Happy, happier, happiest

By BILL RODRIGUEZ  |  July 31, 2013

 0802_theater_kindness_top.jpg
REAL CONFLICT Dent and McClarin in 'Kindness.'

 

The Gospel of Loving Kindness

The good news of the title of TheGospel of Loving Kindness, written by Marcus Gardley and directed by Kym Moore, isn’t declared by the animated black preacher of this family — Isaac (Curtis McClarin), known as Bruh Preach — but by his son, Israel (Jonathan Dent), called Real. The reality check is that he’s gay and stayin’ that way, despite his father’s Bible-waving fulminations about Satanic influences. This father is convinced that his wildly gesticulated concerns are being piped down directly from The Father, so disagreement is downright blasphemous.

At age 16, Real discovered his beautiful choir-singing voice — a gift from God, his father insists, but actually the result of being kissed by an Angel (Jude Sandy), an beatific young man in a park, Real is convinced. When he suddenly turns up three years later, his flint-willed mother (Lizan Mitchell) supports Real being himself, so he may turn out OK despite his street life.

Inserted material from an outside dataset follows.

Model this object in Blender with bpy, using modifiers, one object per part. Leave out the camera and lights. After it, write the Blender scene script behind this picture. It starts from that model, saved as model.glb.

The play is strikingly well-performed, with three of the four roles played by Equity actors. Sandy even gets to let other facets sparkle as he plays a cold drug dealer and a bubbly transvestite nightclub owner. Playwright Gardley, who based some of this on his Southside Chicago experiences, has written well-rounded, convincing characters, and he even gets the chance to wax poetical through the spirited preacher.